Nuclear is not an option. The most dangerous place in the world is still that basement in Pripyat. It will be for the next several generations. Even now the waste is eating through the concrete floor and eventually (on a geologic scale, not a human one) that radiation will leak through and contaminate the ground water for...how many tens of millions? Already there are fish in the Pacific testing positive following Fukushima. The problem is only going to get worse as it moves up the food chain and they end up in the seafood section of your supermarket. And, oh BTW, Fukushima is still spreading highly radioactive water into the Pacific. Use as many safety measures as you want. It will never be safe. Earthquakes, hurricanes, tidal waves, any number of natural disasters can come along and destroy the power plant. Even now there's a ticking time bomb under the melting Greenland ice. No, not the greenhouse gasses, though that's its own problem. The remnants of Camp Century, including the nuclear reactor and all the waste. Thankfully the engineers figured out unstable ice sheets were not a good place to put nuclear missiles or we'd really have a nightmare but all that radioactive waste is just what the Atlantic needs. Estimates were that would happen in about 80 years, but the Greenland ice is melting much faster than anticipated and those estimates are now short enough that some of us will be alive to see the waste drift into the ocean. Yay!

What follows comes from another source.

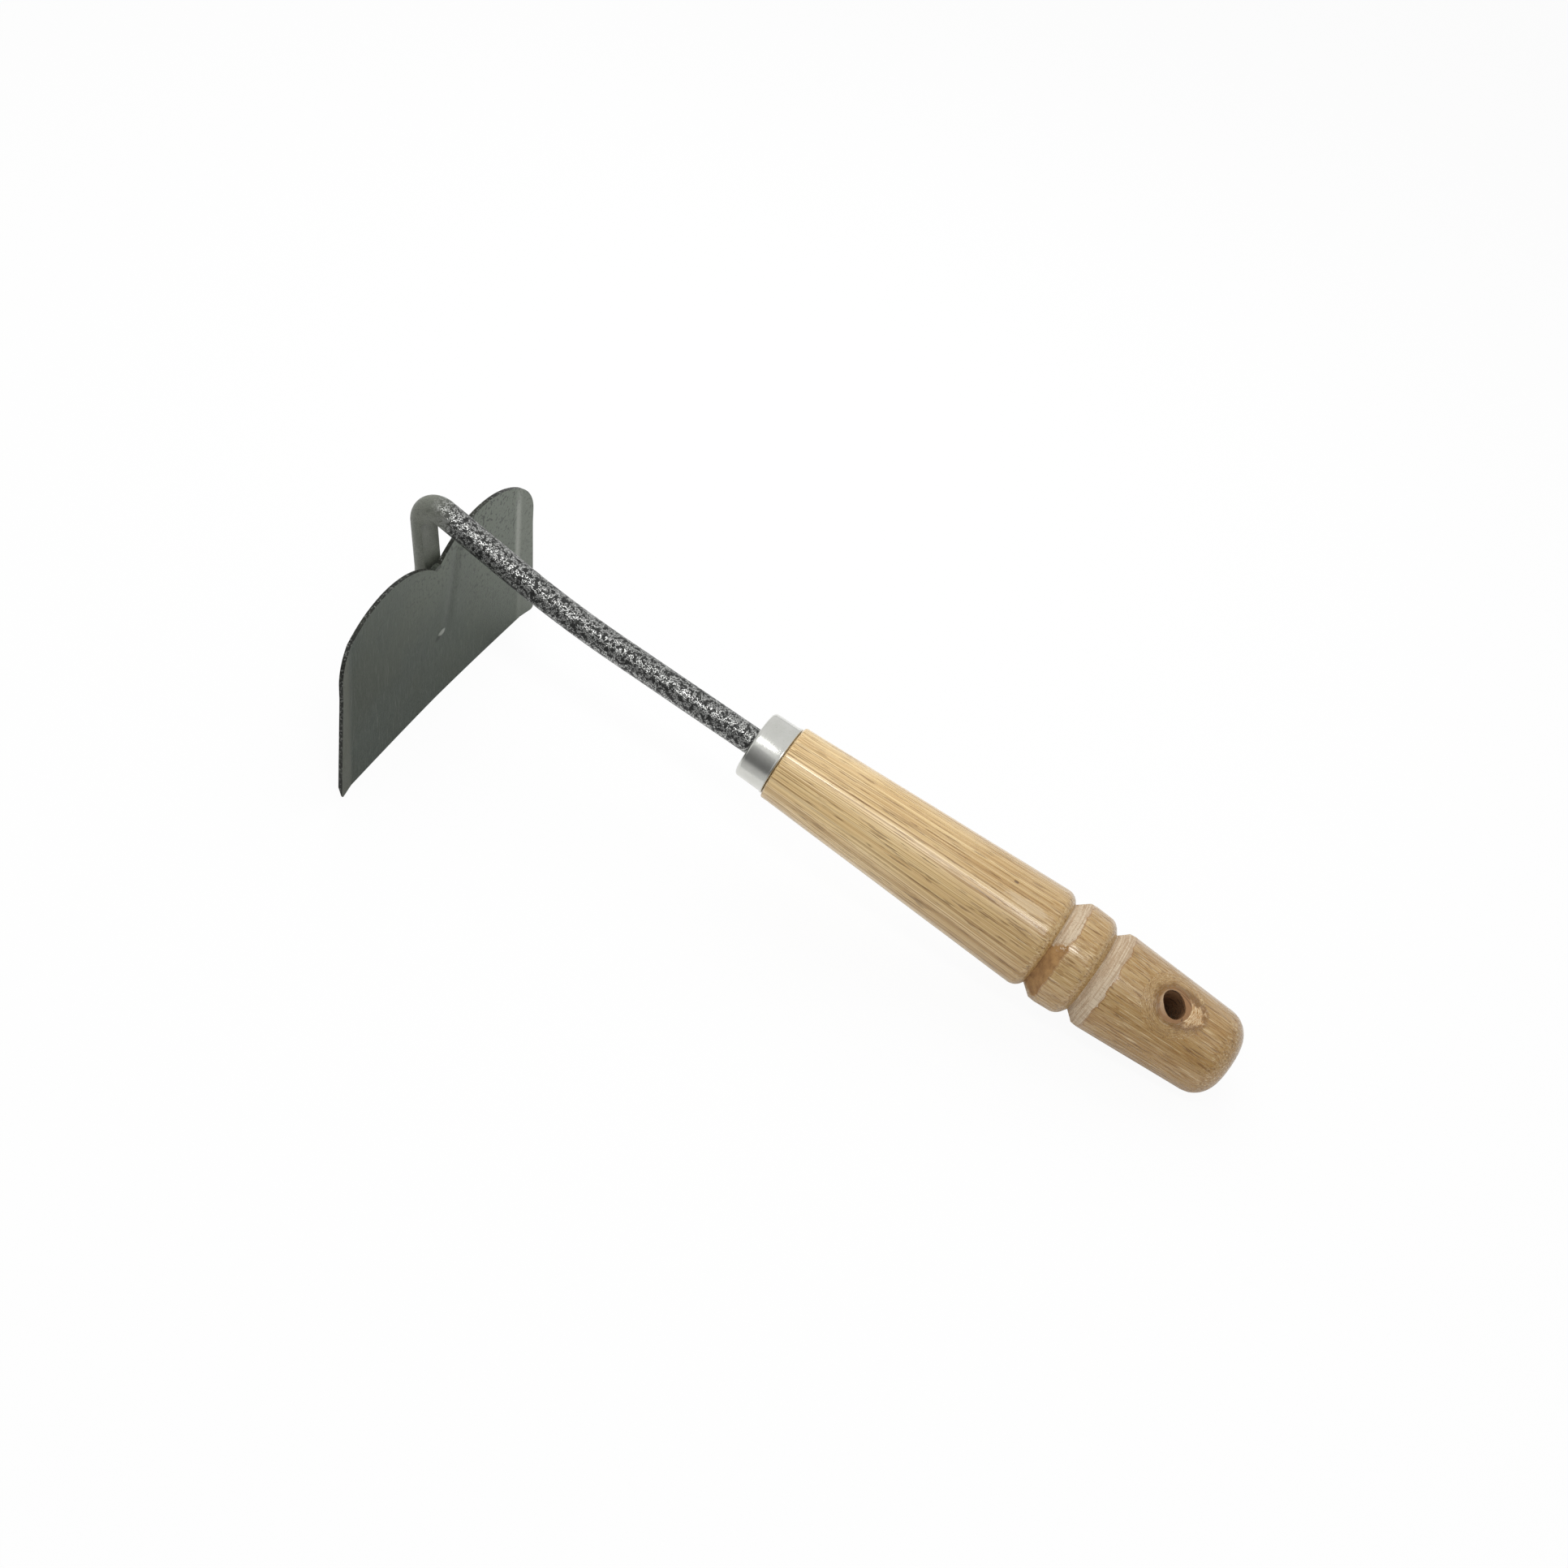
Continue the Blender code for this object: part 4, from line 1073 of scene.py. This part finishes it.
handle_way = hoe_to_world.to_3x3() @ Vector((1.0, 0.0, 0.0))
softbox("far_key", (-0.14, 0.27, 0.47), (-0.02, 0.0, 0.03), 0.5, 0.5, 1.9, mirrored=False)
softbox("grip_strip", (0.06, -0.35, 0.735), (-0.04, 0.0, 0.05), 0.085, 0.6, 1.9, handle_way)

# %% The dark card
CARD_HALF, CARD_LIFT = 1.6, 0.5 * MM
card_finish, shader, spot = new_finish("dark_card", Matrix.Identity(4))
place = put("ShaderNodeSeparateXYZ", {0: spot}).outputs
lying = carry(place[1], -0.26, -0.05, 0.17, 0.62)
standing = carry(place[2], 0.0, 1.5, 0.0, 0.4)
glow = put("ShaderNodeEmission", {"Color": WHITE, "Strength": plus(lying, standing)}).outputs[0]
give(card_finish.node_tree.nodes["Material Output"].inputs, Surface=glow)
card_data = bmesh.new()
bends = [[card_data.verts.new((x, y, z)) for x in (-CARD_HALF, CARD_HALF)]
         for y, z in ((-0.05, CARD_LIFT), (-1.2, CARD_LIFT), (-1.2, 1.15))]
for near, far in zip(bends, bends[1:]):
    card_data.faces.new((near[0], near[1], far[1], far[0]))
card = mesh_object("dark_card", card_data, [card_finish])
card.visible_camera = False
card.visible_diffuse = False
card.visible_transmission = False
card.visible_shadow = False
print("card", [round(side, 2) for side in card.dimensions], "m")

# %% The camera
CAMERA_PLACE = Vector((0.131534, -0.486288, 0.532715))
CAMERA_AIM = Vector((-0.010433, 0.0, 0.036827))
CAMERA_ROLL = radians(14.917)
camera_data = bpy.data.cameras.new("camera")
camera_data.lens = 51.0
camera_data.sensor_width = 36.0
camera = add_object("camera", camera_data)
straight = (CAMERA_AIM - CAMERA_PLACE).to_track_quat("-Z", "Y")
camera.rotation_mode = "QUATERNION"
camera.rotation_quaternion = straight @ Quaternion((0.0, 0.0, 1.0), CAMERA_ROLL)
camera.location = CAMERA_PLACE
bpy.context.scene.camera = camera
bpy.context.scene.view_settings.view_transform = "Standard"
print("camera", round((CAMERA_AIM - CAMERA_PLACE).length, 3), "m from the hoe")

Fukishima was a flawed design. Chernobyl was an even more flawed design.

Breeder reactors keep reusing fuel, so waste isn't a problem.

And Thorium salt reactors- which are pretty unique in terms of how they work and their safety system, does show a lot of promise.

And we will need an alternative to solar when there's no sun and the batteries run out. Let alone, a system that is flexible enough to change relative to demand- which Solar and wind really isn't- they are subject to their supply more than the demand. Whatever that is- it's a power system that is robust to the surrounding environment. Heck, in an area that I'm a HUGE proponent of solar, and they have massive amounts of wind- post hurricane, they need *something* other than both, since neither can survive, at the moment.

Unless you have a better option than to just burn stuff.